Chitungwiza repaid part of the money, leaving an outstanding $600 000.
Currently, Nyatsime is literally a war zone where people who genuinely paid for stands are being chased away by illegal settlers.
Despite having received millions of dollars from desperate home-seekers who were on its waiting list, Chitungwiza has taken an armchair approach to the dispute.
Met Bank successfully sued Chitungwiza Municipality for fraud.
The Sheriff of the High Court yesterday took away property worth thousands of dollars in a bid to recover $600 000 the local authority owes Metropolitan Bank.
Only four computers and a server in the revenue office were spared to allow the municipality to collect money from residents.
Seven vehicles belonging to directors, including a number of Toyota Fortuners, Prados and a Nissan Hardbody were removed from the council premises and driven to Revelation Auctions and KM Auctions.

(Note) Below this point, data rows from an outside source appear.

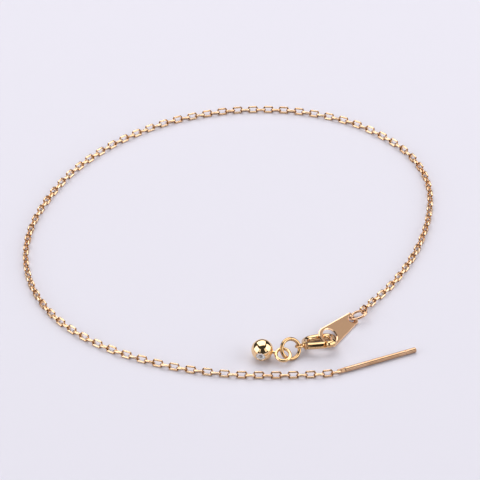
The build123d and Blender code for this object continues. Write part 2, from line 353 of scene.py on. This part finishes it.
# %% The group for hand-polished metal
def make_polish():
    inputs = {"Pale": COLOUR, "Deep": COLOUR, "Roughness": FLOAT, "Haze": FLOAT, "Patch Scale": FLOAT}
    outputs = {"Colour": COLOUR, "Roughness": FLOAT, "Height": FLOAT}
    group, given, result = new_group("hand_polish", inputs, outputs)
    place = add_node(group, "ShaderNodeTexCoord")
    patches = add_node(group, "ShaderNodeTexNoise", values={"Detail": 2.0, "Roughness": 0.45})
    spread = add_node(group, "ShaderNodeMapRange", values={"From Min": 0.35, "From Max": 0.65})
    blend = add_node(group, "ShaderNodeMix", data_type="RGBA")
    stretch = add_node(group, "ShaderNodeMapping", values={"Scale": (1.0, 5.0, 2.5)})
    marks = add_node(group, "ShaderNodeTexNoise", values={"Scale": 2200.0, "Detail": 3.0})
    haze = add_node(group, "ShaderNodeMath", operation="MULTIPLY_ADD")
    join = group.links.new
    join(place.outputs["Object"], patches.inputs["Vector"])
    join(given.outputs["Patch Scale"], patches.inputs["Scale"])
    join(patches.outputs["Fac"], spread.inputs["Value"])
    join(spread.outputs["Result"], blend.inputs["Factor"])
    join(given.outputs["Pale"], blend.inputs["A"])
    join(given.outputs["Deep"], blend.inputs["B"])
    join(place.outputs["Object"], stretch.inputs["Vector"])
    join(stretch.outputs["Vector"], marks.inputs["Vector"])
    join(marks.outputs["Fac"], haze.inputs[0])
    join(given.outputs["Haze"], haze.inputs[1])
    join(given.outputs["Roughness"], haze.inputs[2])
    join(blend.outputs["Result"], result.inputs["Colour"])
    join(haze.outputs["Value"], result.inputs["Roughness"])
    join(marks.outputs["Fac"], result.inputs["Height"])
    return group


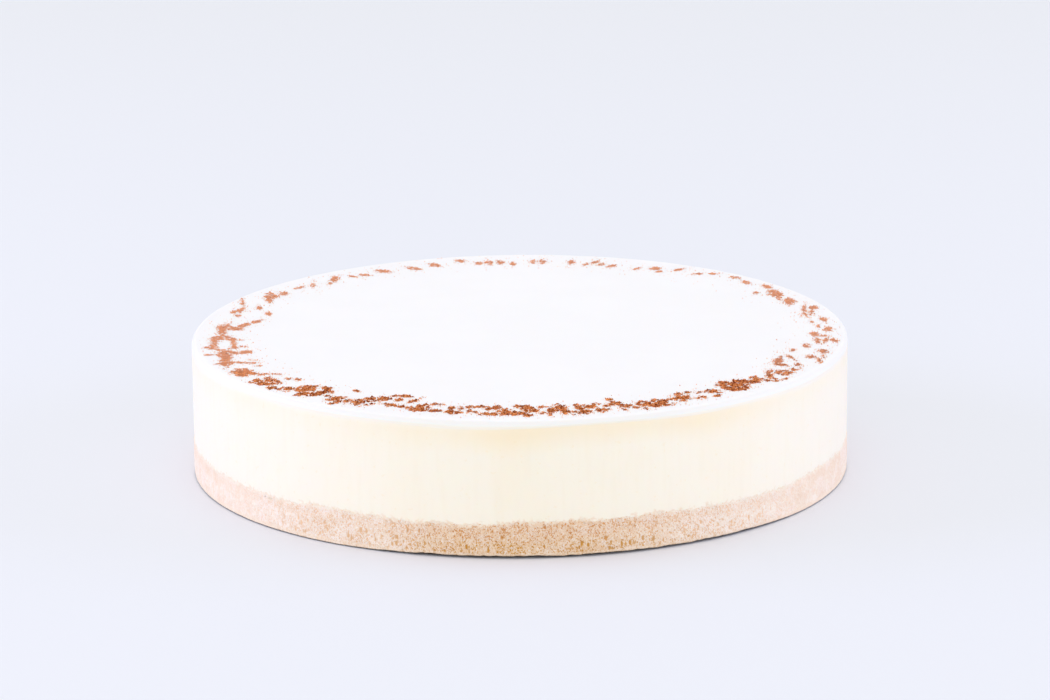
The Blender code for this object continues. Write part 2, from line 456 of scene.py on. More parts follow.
# %% Biscuit finish
def biscuit_finish():
    material, tree, shader = new_finish("Biscuit crumb", 0.8, 0.2)
    height = place_along(tree, "Z")
    lowness = stepped(tree, height, 9 * MM, 4 * MM)
    front_shade_and_patches = stored(tree, "front_shade_and_patches")
    crisp = stored(tree, "crisp")
    pale = mixed(tree, stored(tree, "grain"), (247, 229, 208), (253, 242, 228))
    # Painted shade: this darker, browner crumb is used round the front.
    shaded_crumb = mixed(tree, stored(tree, "grain"), (230, 195, 153), (241, 213, 179))
    tone = mixed(tree, front_shade_and_patches, pale, shaded_crumb)
    blotch = stepped(tree, speckle(tree, 240), 0.42, 0.68, 0, 0.5)
    tone = mixed(tree, blotch, tone, mixed(tree, front_shade_and_patches, (246, 221, 200), (229, 187, 141)))
    milky = stepped(tree, speckle(tree, 200, 1.0), 0.5, 0.66, 0, 0.5)
    high = stepped(tree, height, 6 * MM, 10 * MM, 0, 0.45)
    tone = mixed(tree, high, tone, mixed(tree, front_shade_and_patches, (246, 222, 198), (238, 206, 174)))
    tone = mixed(tree, milky, tone, mixed(tree, front_shade_and_patches, (252, 238, 227), (238, 214, 192)))

    # Pores and pits are painted golden brown: partly the buttery crumb's own colour, partly painted shade
    # for the light trapped in them.
    pore = mixed(tree, lowness, (214, 150, 84), (208, 148, 44))
    pore = mixed(tree, front_shade_and_patches, (242, 202, 164), pore)
    crowd = stepped(tree, speckle(tree, 330, 1.0, (1, 1, 0.7)), 0.35, 0.65, -0.06, 0.05)
    fine = both(tree, "ADD", speckle(tree, 2000, 1.0, (1, 1, 0.7)), crowd)
    fine = both(tree, "MULTIPLY", stepped(tree, fine, 0.53, 0.61), crisp)
    tone = mixed(tree, fine, tone, pore)
    white = stepped(tree, speckle(tree, 2300, 1.0), 0.55, 0.65)
    white = both(tree, "MULTIPLY", white, crisp)
    tone = mixed(tree, white, tone, mixed(tree, front_shade_and_patches, (254, 245, 240), (241, 227, 214)))
    pit = mixed(tree, lowness, (208, 140, 72), (200, 138, 14))
    pit = mixed(tree, front_shade_and_patches, (243, 205, 166), pit)
    tone = mixed(tree, stepped(tree, stored(tree, "pit"), 0.15, 0.6), tone, pit)

    # Painted highlight: a paler line just above the lower edge.
    rim = stepped(tree, height, 2.1 * MM, 1.5 * MM, 0, 0.55)
    tone = mixed(tree, rim, tone, (250, 230, 204))
    smear = stepped(tree, speckle(tree, 900), 0.3, 0.7, -0.9, 0.9)
    over = both(tree, "ADD", stored(tree, "over"), smear)
    tone = mixed(tree, stepped(tree, over, -1.3, 0.8, 0.0, 0.9), tone, (248, 237, 218))
    # Painted shade: the underside is painted almost black-brown.
    tone = mixed(tree, stored(tree, "under"), tone, (64, 32, 14))
    tree.links.new(tone, shader.inputs["Base Color"])
    grit = both(tree, "ADD", speckle(tree, 2200, 3.0), both(tree, "MULTIPLY", white, 0.4))
    grit = both(tree, "SUBTRACT", grit, both(tree, "MULTIPLY", fine, 0.6))
    bumped(tree, shader, grit, 0.2 * MM, 0.6)
    return material


dress(base, biscuit_finish())

# %% [markdown]
# ## The baked filling
# The filling bakes against the tin's ring, so its side is smooth with only a breath of
# unevenness: soft swells, and faint upright drag marks from the ring. It is drawn in by a hair
# above the crumbs and runs on flush into the white layer.

# %% Filling skin
FILLING_COLUMNS = 1440
FILLING_ROWS = 44
SKIRT = 1.6 * MM             # the cream reaches this far down between the crumbs
FILLING_DEPTH = 36           # millimetres, what the hidden rings say
BAND_SHADE_AT = math.radians(14)   # painted shade deepens the band's yellow most round here

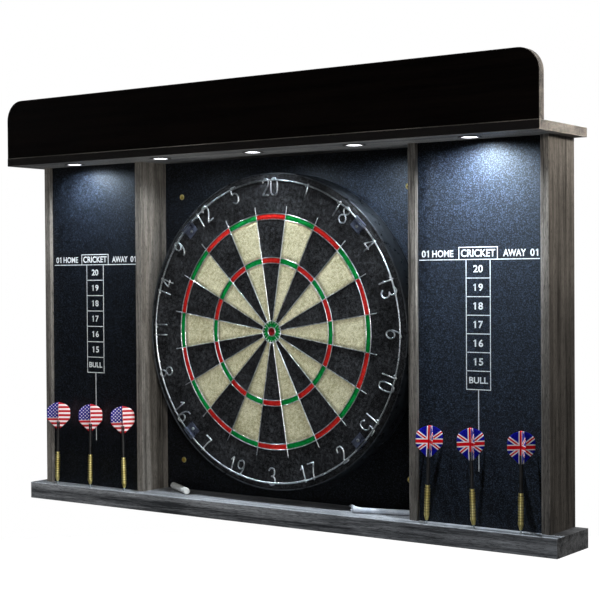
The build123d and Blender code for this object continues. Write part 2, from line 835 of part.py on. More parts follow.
def dart_point(axis, profile):
    """Steel point, from just above the bottom of its hole to the end of its socket."""
    tip = tip_gap - dart_hole_depth
    top = nose_height + socket_depth
    with BuildPart() as point:
        with BuildSketch(profile):
            with BuildLine():
                Polyline(
                    (0, tip),
                    (point_tip_radius, tip),
                    (point_radius, tip + point_taper),
                    (point_radius, top),
                    (0, top),
                    close=True,
                )
            make_face()
        revolve(axis=axis)
    return point.part


def dart_barrel(axis, profile):
    """Brass barrel with a tapered nose, grip grooves and a collar, bored at both ends."""
    shoulder = nose_height + nose_length
    groove_radius = barrel_radius - groove_depth
    neck = barrel_top - collar_length
    socket_top = nose_height + socket_depth
    thread_bottom = barrel_top - socket_depth
    outline = [(0, socket_top), (point_radius, socket_top)]
    outline += [(point_radius, nose_height), (nose_radius, nose_height), (barrel_radius, shoulder)]
    for index in range(groove_count):
        low = shoulder + groove_start + index * groove_pitch
        high = low + groove_width
        outline += [(barrel_radius, low), (groove_radius, low)]
        outline += [(groove_radius, high), (barrel_radius, high)]
    outline += [(barrel_radius, neck - collar_gap), (collar_neck_radius, neck - collar_gap)]
    outline += [(collar_neck_radius, neck), (collar_radius, neck), (collar_radius, barrel_top)]
    outline += [(thread_radius, barrel_top), (thread_radius, thread_bottom), (0, thread_bottom)]
    with BuildPart() as barrel:
        with BuildSketch(profile):
            with BuildLine():
                Polyline(*outline, close=True)
            make_face()
        revolve(axis=axis)
    return barrel.part


def dart_flight(base):
    """Flight of four fins: two crossed plates with the standard outline."""
    with BuildPart() as flight:
        for turn in (flight_turn, flight_turn + 90):
            fin_way = base.x_dir * cos(radians(turn)) + base.y_dir * sin(radians(turn))
            with BuildSketch(Plane(origin=base.origin, x_dir=fin_way, z_dir=fin_way.cross(base.z_dir))):
                with BuildLine() as edge:
                    Polyline(
                        (0, flight_bottom),
                        (flight_root, flight_bottom),
                        (flight_half_span, flight_bottom + flight_shoulder),
                        (flight_half_span, flight_bottom + flight_cheek),
                    )
                    crown = (flight_crown_x, flight_bottom + flight_crown)
                    RadiusArc(edge.line @ 1, crown, -flight_crown_bend)
                    Line(edge.line @ 1, (0, flight_bottom + flight_height))
                    Line((0, flight_bottom + flight_height), (0, flight_bottom))
                make_face()
                mirror(about=Plane.YZ)
            extrude(amount=flight_thickness / 2, both=True)
    return flight.part


def dart_stem(axis, profile, flight):
    """Plastic stem: a thread in the barrel, a round shaft, and a top slotted for the flight."""
    bottom = barrel_top - socket_depth
    top = barrel_top + stem_length
    with BuildPart() as stem:
        with BuildSketch(profile):
            with BuildLine():
                Polyline(
                    (0, bottom),
                    (thread_radius, bottom),
                    (thread_radius, barrel_top),
                    (stem_radius, barrel_top),
                    (stem_radius, top),
                    (0, top),
                    close=True,
                )
            make_face()
        revolve(axis=axis)
        add(flight, mode=Mode.SUBTRACT)
    return stem.part


for side, leans in dart_leans.items():
    for index, (lean, hole) in enumerate(zip(leans, dart_holes[side])):
        tilt = radians(lean)
        mouth = (*hole, tray_top)
        base = Plane(origin=mouth, x_dir=(cos(tilt), 0, -sin(tilt)), z_dir=(sin(tilt), 0, cos(tilt)))
        profile = Plane(origin=mouth, x_dir=base.x_dir, z_dir=-base.y_dir)
        axis = Axis(mouth, base.z_dir)
        flight = dart_flight(base)
        name = f"{side}_dart_{index + 1}"
        save(dart_point(axis, profile), f"{name}_point")
        save(dart_barrel(axis, profile), f"{name}_barrel")
        save(dart_stem(axis, profile, flight), f"{name}_stem")
        save(flight, f"{name}_flight")

# Chalk stick, lying on the tray
chalk_way = radians(chalk_heading)
chalk_start = (*chalk_back_end, tray_top + rest_gap + chalk_radius)

with BuildPart() as chalk_stick:
    with BuildSketch(Plane(origin=chalk_start, z_dir=(cos(chalk_way), sin(chalk_way), 0))):
        Circle(chalk_radius)
    extrude(amount=chalk_length)
    chamfer(chalk_stick.edges().filter_by(GeomType.CIRCLE), length=chalk_edge)
save(chalk_stick.part, "chalk_stick")

# Rolled cleaning cloth, flared at its loose end, lying on the tray
cloth_way = radians(cloth_heading)
cloth_start = Vector(*cloth_left_end, tray_top + rest_gap + cloth_flare_radius)
cloth_ahead = Vector(cos(cloth_way), sin(cloth_way), 0)

with BuildPart() as cleaning_cloth:
    with BuildSketch(Plane(origin=cloth_start, z_dir=cloth_ahead)):
        Circle(cloth_flare_radius)
    with BuildSketch(Plane(origin=cloth_start + cloth_ahead * cloth_flare_length, z_dir=cloth_ahead)):
        Circle(cloth_radius)
    loft()
    with BuildSketch(Plane(origin=cloth_start + cloth_ahead * cloth_flare_length, z_dir=cloth_ahead)):
        Circle(cloth_radius)
    extrude(amount=cloth_length - cloth_flare_length)
save(cleaning_cloth.part, "cleaning_cloth")
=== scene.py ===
"""Looks of the dart board cabinet: finishes on the CAD pieces, and finer pieces for what needs them.

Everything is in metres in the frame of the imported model: origin on the wall straight behind the bull,
+X to the viewer's right, +Y into the wall, +Z up. Lengths named _mm are in millimetres.
"""

import json
import random
from math import cos, pi, radians, sin

import bmesh
import bpy
from mathutils import Matrix, Vector


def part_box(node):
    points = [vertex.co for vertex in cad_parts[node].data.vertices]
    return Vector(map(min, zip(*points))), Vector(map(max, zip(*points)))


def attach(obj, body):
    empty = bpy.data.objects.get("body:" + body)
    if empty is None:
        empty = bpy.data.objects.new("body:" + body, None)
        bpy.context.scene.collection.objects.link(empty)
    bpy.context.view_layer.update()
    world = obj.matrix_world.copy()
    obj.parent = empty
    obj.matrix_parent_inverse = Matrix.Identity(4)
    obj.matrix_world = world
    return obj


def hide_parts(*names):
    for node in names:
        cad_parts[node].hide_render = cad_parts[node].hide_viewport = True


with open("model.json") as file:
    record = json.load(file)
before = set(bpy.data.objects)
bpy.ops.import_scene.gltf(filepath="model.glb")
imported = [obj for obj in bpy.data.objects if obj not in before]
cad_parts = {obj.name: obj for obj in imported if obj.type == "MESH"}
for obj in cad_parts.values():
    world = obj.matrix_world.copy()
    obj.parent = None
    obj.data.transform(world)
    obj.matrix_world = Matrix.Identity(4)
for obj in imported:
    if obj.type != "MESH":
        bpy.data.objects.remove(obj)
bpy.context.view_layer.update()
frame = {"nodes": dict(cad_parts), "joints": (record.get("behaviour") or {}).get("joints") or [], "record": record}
MM = 0.001

# Places read from the frame
sisal_low, sisal_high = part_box("board_sisal")
ring_low, ring_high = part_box("number_ring")
rim_low, rim_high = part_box("board_rim")
tray_low, tray_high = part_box("bottom_tray")
board_face = sisal_low.y

# Scoring layout of a standard board
sector_count = 20
double_outer_mm, double_inner_mm = 170.0, 162.0
treble_outer_mm, treble_inner_mm = 107.0, 99.0
outer_bull_mm, inner_bull_mm = 15.9, 6.35
wire_radius_mm = 0.65
radial_end_mm = 181.5
numbers = (20, 1, 18, 4, 13, 6, 10, 15, 2, 17, 3, 19, 7, 16, 8, 11, 14, 9, 12, 5)
upright_numbers = (2, 17, 3, 19, 7, 16)

# Colours of the lamps
cool_white, blue_white, warm_white = (0.86, 0.94, 1.0), (0.66, 0.82, 1.0), (1.0, 0.93, 0.84)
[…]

Offices of the Town Clerk, Chamber Secretary, Finance Director and the Department of Health were the most affected.
They were left empty.
Business came to a halt as the Sheriff took almost everything.
The auction date is yet to be announced.
By midday, council operations had been crippled with most workers leaving for their respective homes.
In the housing department, official files could be seen lying on the floor after the Sheriff had taken away the filing cabinets.
Sources said the municipal traffic department officers had to hide Toyota Hilux tow away vehicles that are used to arrest motorists who misbehave on the roads.
A host of other property has since been attached but yet to be removed from council premises.
The attached property include fire tenders, a Land Rover Defender, front end loaders, Toyota Hilux D4D tow away vehicles, two Mitsubishi Lancer vehicles, A Hyundai, Ford Ranger truck and a Nissan Diesel (UD) truck.
Meanwhile, Harare City Council (HCC) has taken Chitungwiza Municipality to the High Court over an outstanding water bill amounting to $7,2 million.
The two local authorities entered an agreement in which HCC would supply treated water to Chitungwiza daily.
Chitungwiza would then sell the water to its residents.
In terms of the agreement, Chitungwiza would be billed for the water supplied monthly and it was expected to pay the bills religiously.
Chitungwiza allegedly breached the agreement resulting in HCC lawyers Honey & Blanckenberg instituting legal proceedings to recover the debt.
The cash-strapped municipality owes its workers millions of dollars and it has, over the years, failed to pay up.
Other individual labour suits are still pending in court.